FBP begins with the premise that science has fallen out of whack leading to failures of what have until now been accepted rules. In order to deal with these a Federal Bureau of Physics has been established to contain affected areas, and if possible deal with the problems. Dropped eggs remaining unbroken is no great inconvenience, but a localised absence of gravity has considerable ramifications. As it’s phrased in the opening pages “Given the right conditions, the impossible’s always possible.”

Simon Oliver wrote an oddly compelling offbeat drama in Exterminators, and he uses the same way into the story for FBP, spotlighting working joes in what to them is an everyday environment, but which to others would be a weird world. Take Bubble Dimensions, for instance, worlds just like ours populated with fake people that are likely to collapse in on themselves, and woe betide if you’re still trapped in one when it does.

This isn’t light reading. Oliver takes into account that the science essential to the story (and the technobabble he cossets it with) won’t be accessible to everyone, and pages of explanation are required. He then complicates the narrative further by skipping back and forth in time, and during the two arcs collected here introduces several characters and their backstories. None of them really move beyond the familiar.

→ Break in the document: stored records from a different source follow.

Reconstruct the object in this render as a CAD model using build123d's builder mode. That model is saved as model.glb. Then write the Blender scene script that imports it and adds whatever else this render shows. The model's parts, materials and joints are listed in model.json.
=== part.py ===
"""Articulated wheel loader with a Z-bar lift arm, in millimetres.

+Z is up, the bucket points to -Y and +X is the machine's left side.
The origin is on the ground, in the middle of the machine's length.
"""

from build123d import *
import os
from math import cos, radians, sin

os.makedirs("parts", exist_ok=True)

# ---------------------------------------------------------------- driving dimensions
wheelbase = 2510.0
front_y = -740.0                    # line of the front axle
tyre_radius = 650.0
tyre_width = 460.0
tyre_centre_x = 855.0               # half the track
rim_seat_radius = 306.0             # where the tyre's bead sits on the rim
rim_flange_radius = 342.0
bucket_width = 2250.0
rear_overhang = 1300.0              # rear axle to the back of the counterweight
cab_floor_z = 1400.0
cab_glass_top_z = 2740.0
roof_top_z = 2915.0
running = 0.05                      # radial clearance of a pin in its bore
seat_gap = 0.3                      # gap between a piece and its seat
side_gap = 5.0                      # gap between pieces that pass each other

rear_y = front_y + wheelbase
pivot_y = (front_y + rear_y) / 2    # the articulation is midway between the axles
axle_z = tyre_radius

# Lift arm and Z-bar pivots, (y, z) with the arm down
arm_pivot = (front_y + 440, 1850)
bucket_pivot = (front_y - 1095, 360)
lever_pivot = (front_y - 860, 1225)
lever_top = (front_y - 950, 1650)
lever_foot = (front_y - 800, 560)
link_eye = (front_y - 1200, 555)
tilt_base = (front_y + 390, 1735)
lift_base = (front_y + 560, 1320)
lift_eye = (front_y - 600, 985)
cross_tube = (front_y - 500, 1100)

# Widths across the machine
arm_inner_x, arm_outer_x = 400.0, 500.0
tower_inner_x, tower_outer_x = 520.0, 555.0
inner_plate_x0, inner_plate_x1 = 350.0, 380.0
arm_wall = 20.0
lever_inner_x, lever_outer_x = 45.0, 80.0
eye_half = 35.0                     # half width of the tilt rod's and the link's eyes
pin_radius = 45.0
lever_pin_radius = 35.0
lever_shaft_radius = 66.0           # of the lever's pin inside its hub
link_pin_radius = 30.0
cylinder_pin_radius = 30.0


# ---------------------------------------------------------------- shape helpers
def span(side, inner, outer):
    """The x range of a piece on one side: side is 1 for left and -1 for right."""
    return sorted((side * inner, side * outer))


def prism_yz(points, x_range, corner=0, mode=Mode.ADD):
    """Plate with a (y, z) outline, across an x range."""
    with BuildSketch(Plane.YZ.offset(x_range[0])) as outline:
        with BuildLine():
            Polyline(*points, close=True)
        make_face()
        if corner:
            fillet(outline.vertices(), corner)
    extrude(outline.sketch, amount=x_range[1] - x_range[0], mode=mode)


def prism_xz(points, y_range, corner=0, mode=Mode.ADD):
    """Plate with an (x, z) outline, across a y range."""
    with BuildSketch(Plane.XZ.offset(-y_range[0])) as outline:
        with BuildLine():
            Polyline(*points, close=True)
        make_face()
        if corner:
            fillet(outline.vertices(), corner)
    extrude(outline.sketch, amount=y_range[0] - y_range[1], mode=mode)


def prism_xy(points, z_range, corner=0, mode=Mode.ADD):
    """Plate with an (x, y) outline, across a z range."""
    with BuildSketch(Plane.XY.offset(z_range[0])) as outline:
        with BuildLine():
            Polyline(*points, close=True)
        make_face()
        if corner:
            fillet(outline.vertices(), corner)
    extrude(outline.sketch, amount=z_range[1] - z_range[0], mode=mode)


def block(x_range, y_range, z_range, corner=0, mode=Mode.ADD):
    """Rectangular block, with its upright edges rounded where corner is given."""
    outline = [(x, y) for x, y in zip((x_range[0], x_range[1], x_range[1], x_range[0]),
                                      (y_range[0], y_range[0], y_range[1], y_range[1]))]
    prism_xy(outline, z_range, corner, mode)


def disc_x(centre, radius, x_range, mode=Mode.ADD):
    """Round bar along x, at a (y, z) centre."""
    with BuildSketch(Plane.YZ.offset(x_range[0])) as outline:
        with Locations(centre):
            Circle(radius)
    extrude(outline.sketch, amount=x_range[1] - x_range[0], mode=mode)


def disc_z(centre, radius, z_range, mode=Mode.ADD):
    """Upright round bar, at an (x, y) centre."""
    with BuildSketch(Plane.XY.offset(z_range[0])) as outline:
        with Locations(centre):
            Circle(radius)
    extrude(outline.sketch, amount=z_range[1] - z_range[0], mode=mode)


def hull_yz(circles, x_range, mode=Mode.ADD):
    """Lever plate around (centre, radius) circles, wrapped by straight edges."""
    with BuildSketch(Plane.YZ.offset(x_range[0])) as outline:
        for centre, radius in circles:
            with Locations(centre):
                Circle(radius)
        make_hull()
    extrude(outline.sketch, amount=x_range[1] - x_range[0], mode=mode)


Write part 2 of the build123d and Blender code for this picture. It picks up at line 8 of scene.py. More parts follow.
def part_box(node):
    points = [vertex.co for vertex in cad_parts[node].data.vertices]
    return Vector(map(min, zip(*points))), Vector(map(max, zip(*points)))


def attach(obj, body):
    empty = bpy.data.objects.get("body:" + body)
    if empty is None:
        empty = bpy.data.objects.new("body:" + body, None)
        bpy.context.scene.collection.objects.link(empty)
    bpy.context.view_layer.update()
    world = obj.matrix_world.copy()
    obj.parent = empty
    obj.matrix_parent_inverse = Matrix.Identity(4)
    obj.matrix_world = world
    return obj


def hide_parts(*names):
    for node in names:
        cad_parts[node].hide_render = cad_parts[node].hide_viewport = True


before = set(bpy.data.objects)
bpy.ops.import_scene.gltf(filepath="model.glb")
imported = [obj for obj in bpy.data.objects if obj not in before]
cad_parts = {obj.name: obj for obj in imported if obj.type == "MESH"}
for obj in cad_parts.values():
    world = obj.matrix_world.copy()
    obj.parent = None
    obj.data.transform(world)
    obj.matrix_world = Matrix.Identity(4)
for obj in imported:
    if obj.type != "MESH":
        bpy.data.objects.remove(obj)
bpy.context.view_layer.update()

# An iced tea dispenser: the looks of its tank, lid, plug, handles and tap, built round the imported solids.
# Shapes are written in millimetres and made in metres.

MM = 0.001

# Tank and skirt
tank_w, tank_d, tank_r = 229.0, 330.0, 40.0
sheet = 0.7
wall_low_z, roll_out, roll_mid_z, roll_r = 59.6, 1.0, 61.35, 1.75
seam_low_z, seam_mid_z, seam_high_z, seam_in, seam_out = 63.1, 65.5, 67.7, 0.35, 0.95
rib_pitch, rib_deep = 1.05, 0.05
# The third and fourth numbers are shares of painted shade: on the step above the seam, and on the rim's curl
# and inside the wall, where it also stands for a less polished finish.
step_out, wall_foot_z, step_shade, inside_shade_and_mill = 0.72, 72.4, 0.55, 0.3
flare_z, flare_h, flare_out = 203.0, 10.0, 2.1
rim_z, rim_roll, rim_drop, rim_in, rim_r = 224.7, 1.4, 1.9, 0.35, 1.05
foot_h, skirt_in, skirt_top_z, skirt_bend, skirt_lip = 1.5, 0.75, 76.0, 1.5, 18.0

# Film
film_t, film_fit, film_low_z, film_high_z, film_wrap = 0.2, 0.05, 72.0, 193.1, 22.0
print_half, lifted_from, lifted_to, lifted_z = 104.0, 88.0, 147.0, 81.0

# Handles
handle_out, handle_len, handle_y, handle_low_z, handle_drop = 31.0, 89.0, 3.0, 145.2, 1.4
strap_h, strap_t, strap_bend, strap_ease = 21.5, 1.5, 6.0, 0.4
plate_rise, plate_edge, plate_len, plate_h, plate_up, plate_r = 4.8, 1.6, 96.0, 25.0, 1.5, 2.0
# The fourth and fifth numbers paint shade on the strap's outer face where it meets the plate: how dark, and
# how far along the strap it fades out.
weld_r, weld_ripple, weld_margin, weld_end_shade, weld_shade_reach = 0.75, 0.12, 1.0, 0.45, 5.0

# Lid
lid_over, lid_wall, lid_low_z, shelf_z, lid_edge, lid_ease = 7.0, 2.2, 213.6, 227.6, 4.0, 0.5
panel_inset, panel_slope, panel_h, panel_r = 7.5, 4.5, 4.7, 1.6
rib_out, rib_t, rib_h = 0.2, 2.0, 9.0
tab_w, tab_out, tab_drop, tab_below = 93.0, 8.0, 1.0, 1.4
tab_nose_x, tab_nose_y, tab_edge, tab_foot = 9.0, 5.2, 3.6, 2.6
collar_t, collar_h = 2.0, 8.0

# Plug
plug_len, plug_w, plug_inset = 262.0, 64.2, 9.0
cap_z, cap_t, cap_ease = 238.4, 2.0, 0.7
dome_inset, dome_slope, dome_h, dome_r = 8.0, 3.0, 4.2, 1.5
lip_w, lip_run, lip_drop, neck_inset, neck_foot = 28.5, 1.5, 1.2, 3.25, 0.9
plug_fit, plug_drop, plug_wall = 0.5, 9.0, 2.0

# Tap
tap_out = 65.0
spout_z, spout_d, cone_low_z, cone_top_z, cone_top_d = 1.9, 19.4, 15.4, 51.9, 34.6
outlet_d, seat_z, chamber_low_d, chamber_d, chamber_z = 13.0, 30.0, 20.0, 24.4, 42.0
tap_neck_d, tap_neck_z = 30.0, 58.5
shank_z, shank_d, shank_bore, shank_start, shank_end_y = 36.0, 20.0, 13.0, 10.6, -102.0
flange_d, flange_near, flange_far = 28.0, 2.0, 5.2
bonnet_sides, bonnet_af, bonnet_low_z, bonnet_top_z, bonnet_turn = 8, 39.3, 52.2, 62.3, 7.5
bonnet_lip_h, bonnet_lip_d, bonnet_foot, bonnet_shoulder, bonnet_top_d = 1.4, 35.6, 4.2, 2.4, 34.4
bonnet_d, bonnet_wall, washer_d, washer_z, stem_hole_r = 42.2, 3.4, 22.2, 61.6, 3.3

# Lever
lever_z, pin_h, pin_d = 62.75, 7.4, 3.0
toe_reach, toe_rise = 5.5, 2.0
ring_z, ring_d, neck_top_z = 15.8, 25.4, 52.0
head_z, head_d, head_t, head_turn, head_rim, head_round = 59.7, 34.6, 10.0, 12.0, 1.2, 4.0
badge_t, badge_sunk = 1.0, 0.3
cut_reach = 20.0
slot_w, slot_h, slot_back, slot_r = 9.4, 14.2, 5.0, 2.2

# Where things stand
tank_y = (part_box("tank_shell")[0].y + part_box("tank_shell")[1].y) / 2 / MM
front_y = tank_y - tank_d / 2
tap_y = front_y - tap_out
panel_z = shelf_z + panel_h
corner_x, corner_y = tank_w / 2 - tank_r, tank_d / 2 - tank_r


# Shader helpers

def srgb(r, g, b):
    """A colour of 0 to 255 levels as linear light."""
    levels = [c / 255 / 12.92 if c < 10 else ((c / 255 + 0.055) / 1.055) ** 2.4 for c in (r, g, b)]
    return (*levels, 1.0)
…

Part of this is down to the unappealing art of Robbi Rodriguez. Curiously small heads sit atop stretched necks of people who’re often strangely posed. It may be a deliberate attempt to establish an unsettling environment, but it probably isn’t.

“In nine out of ten time displacement cases the building finds its own way back to standard time”, explains Agent Cicero at one point. Maybe FBP does as well in volume two, Wish You Were Here.